Dataset extract:
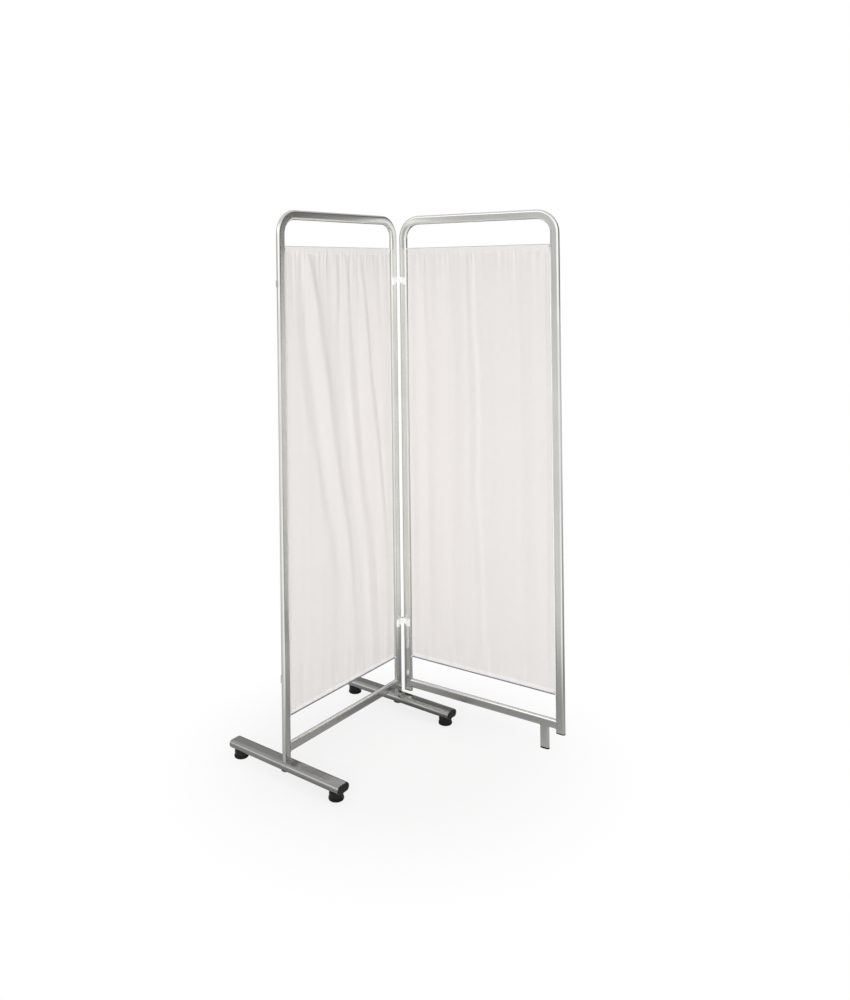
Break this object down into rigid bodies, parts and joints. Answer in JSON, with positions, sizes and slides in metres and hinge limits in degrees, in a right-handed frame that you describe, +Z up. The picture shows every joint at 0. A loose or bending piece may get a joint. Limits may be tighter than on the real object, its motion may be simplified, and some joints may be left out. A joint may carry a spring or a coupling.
{
  "type": "folding partition screen",
  "caption": "Free-standing folding privacy screen: a footed tubular steel panel and a hinged wing on a short leg, each with a gathered curtain.",
  "frame": {"origin": "middle of the floor area that the standing screen covers, on the floor", "axes": "+Z up; the footed panel runs along X with the hinge at its +X end; the wing runs towards -Y, 3.5 degrees past square"},
  "size_m": [0.6562, 0.8242, 1.7],
  "materials": {
    "satin_steel": "satin",
    "foot_bar_steel": "satin",
    "fastener_steel": "satin",
    "black_plastic": "matte",
    "black_rubber": "matte",
    "white_plastic": "gloss",
    "grey_plastic": "matte",
    "wire_coating": "gloss",
    "cream_cloth": "plain weave"
  },
  "bodies": {
    "footed_panel": {"footed_hoop": "satin_steel", "footed_rail": "satin_steel", "outer_foot_bar": "foot_bar_steel", "hinge_foot_bar": "foot_bar_steel", "outer_bar_plugs": "black_plastic", "hinge_bar_plugs": "black_plastic", "upright_inserts": "fastener_steel", "foot_bar_bolts": "fastener_steel", "foot_bar_washers": "fastener_steel", "foot_inserts": "fastener_steel", "spare_hinge_caps": "grey_plastic", "footed_upper_wire": "wire_coating", "footed_lower_wire": "wire_coating", "footed_wire_bushes": "white_plastic", "footed_curtain": "cream_cloth", "upper_hinge_fixed_leaf": "white_plastic", "lower_hinge_fixed_leaf": "white_plastic", "upper_hinge_pin": "fastener_steel", "lower_hinge_pin": "fastener_steel", "fixed_leaf_screws": "fastener_steel"},
    "wing_panel": {"wing_hoop": "satin_steel", "wing_rail": "satin_steel", "wing_leg": "satin_steel", "wing_leg_tip": "black_plastic", "wing_end_caps": "black_plastic", "wing_upper_wire": "wire_coating", "wing_lower_wire": "wire_coating", "wing_wire_bushes": "white_plastic", "wing_curtain": "cream_cloth", "upper_hinge_moving_leaf": "white_plastic", "lower_hinge_moving_leaf": "white_plastic", "moving_leaf_screws": "fastener_steel"},
    "foot_1": {"foot_1_pad": "black_rubber", "foot_1_stud": "black_plastic"},
    "foot_2": {"foot_2_pad": "black_rubber", "foot_2_stud": "black_plastic"},
    "foot_3": {"foot_3_pad": "black_rubber", "foot_3_stud": "black_plastic"},
    "foot_4": {"foot_4_pad": "black_rubber", "foot_4_stud": "black_plastic"}
  },
  "joints": [
    {"name": "wing_fold", "type": "hinge", "parent": "footed_panel", "child": "wing_panel", "pos_m": [0.2744, 0.17863, 0], "axis": [0, 0, 1], "range_deg": [-93.5, 86.5]},
    {"name": "foot_1_level", "type": "slide", "parent": "footed_panel", "child": "foot_1", "axis": [0, 0, -1], "range_m": [0, 0.01]},
    {"name": "foot_2_level", "type": "slide", "parent": "footed_panel", "child": "foot_2", "axis": [0, 0, -1], "range_m": [0, 0.01]},
    {"name": "foot_3_level", "type": "slide", "parent": "footed_panel", "child": "foot_3", "axis": [0, 0, -1], "range_m": [0, 0.01]},
    {"name": "foot_4_level", "type": "slide", "parent": "footed_panel", "child": "foot_4", "axis": [0, 0, -1], "range_m": [0, 0.01]}
  ]
}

What the exercise asks: Output the whole listing above again, word for word.

Written response:
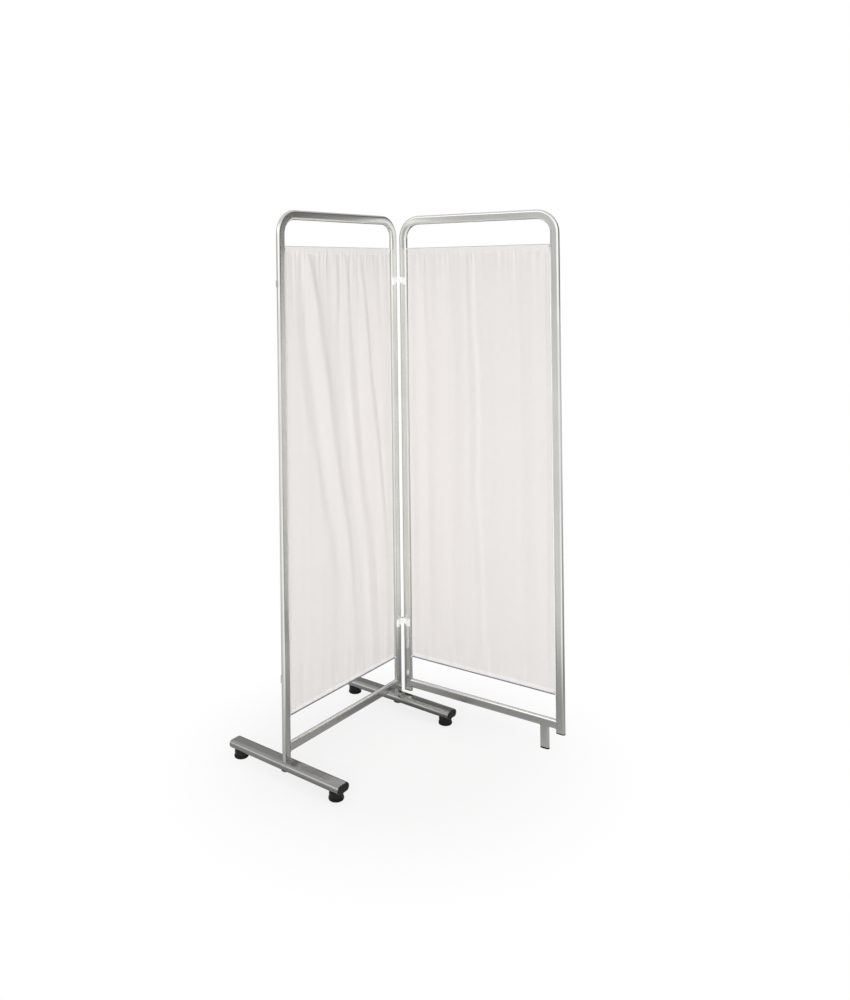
Break this object down into rigid bodies, parts and joints. Answer in JSON, with positions, sizes and slides in metres and hinge limits in degrees, in a right-handed frame that you describe, +Z up. The picture shows every joint at 0. A loose or bending piece may get a joint. Limits may be tighter than on the real object, its motion may be simplified, and some joints may be left out. A joint may carry a spring or a coupling.
{
  "type": "folding partition screen",
  "caption": "Free-standing folding privacy screen: a footed tubular steel panel and a hinged wing on a short leg, each with a gathered curtain.",
  "frame": {"origin": "middle of the floor area that the standing screen covers, on the floor", "axes": "+Z up; the footed panel runs along X with the hinge at its +X end; the wing runs towards -Y, 3.5 degrees past square"},
  "size_m": [0.6562, 0.8242, 1.7],
  "materials": {
    "satin_steel": "satin",
    "foot_bar_steel": "satin",
    "fastener_steel": "satin",
    "black_plastic": "matte",
    "black_rubber": "matte",
    "white_plastic": "gloss",
    "grey_plastic": "matte",
    "wire_coating": "gloss",
    "cream_cloth": "plain weave"
  },
  "bodies": {
    "footed_panel": {"footed_hoop": "satin_steel", "footed_rail": "satin_steel", "outer_foot_bar": "foot_bar_steel", "hinge_foot_bar": "foot_bar_steel", "outer_bar_plugs": "black_plastic", "hinge_bar_plugs": "black_plastic", "upright_inserts": "fastener_steel", "foot_bar_bolts": "fastener_steel", "foot_bar_washers": "fastener_steel", "foot_inserts": "fastener_steel", "spare_hinge_caps": "grey_plastic", "footed_upper_wire": "wire_coating", "footed_lower_wire": "wire_coating", "footed_wire_bushes": "white_plastic", "footed_curtain": "cream_cloth", "upper_hinge_fixed_leaf": "white_plastic", "lower_hinge_fixed_leaf": "white_plastic", "upper_hinge_pin": "fastener_steel", "lower_hinge_pin": "fastener_steel", "fixed_leaf_screws": "fastener_steel"},
    "wing_panel": {"wing_hoop": "satin_steel", "wing_rail": "satin_steel", "wing_leg": "satin_steel", "wing_leg_tip": "black_plastic", "wing_end_caps": "black_plastic", "wing_upper_wire": "wire_coating", "wing_lower_wire": "wire_coating", "wing_wire_bushes": "white_plastic", "wing_curtain": "cream_cloth", "upper_hinge_moving_leaf": "white_plastic", "lower_hinge_moving_leaf": "white_plastic", "moving_leaf_screws": "fastener_steel"},
    "foot_1": {"foot_1_pad": "black_rubber", "foot_1_stud": "black_plastic"},
    "foot_2": {"foot_2_pad": "black_rubber", "foot_2_stud": "black_plastic"},
    "foot_3": {"foot_3_pad": "black_rubber", "foot_3_stud": "black_plastic"},
    "foot_4": {"foot_4_pad": "black_rubber", "foot_4_stud": "black_plastic"}
  },
  "joints": [
    {"name": "wing_fold", "type": "hinge", "parent": "footed_panel", "child": "wing_panel", "pos_m": [0.2744, 0.17863, 0], "axis": [0, 0, 1], "range_deg": [-93.5, 86.5]},
    {"name": "foot_1_level", "type": "slide", "parent": "footed_panel", "child": "foot_1", "axis": [0, 0, -1], "range_m": [0, 0.01]},
    {"name": "foot_2_level", "type": "slide", "parent": "footed_panel", "child": "foot_2", "axis": [0, 0, -1], "range_m": [0, 0.01]},
    {"name": "foot_3_level", "type": "slide", "parent": "footed_panel", "child": "foot_3", "axis": [0, 0, -1], "range_m": [0, 0.01]},
    {"name": "foot_4_level", "type": "slide", "parent": "footed_panel", "child": "foot_4", "axis": [0, 0, -1], "range_m": [0, 0.01]}
  ]
}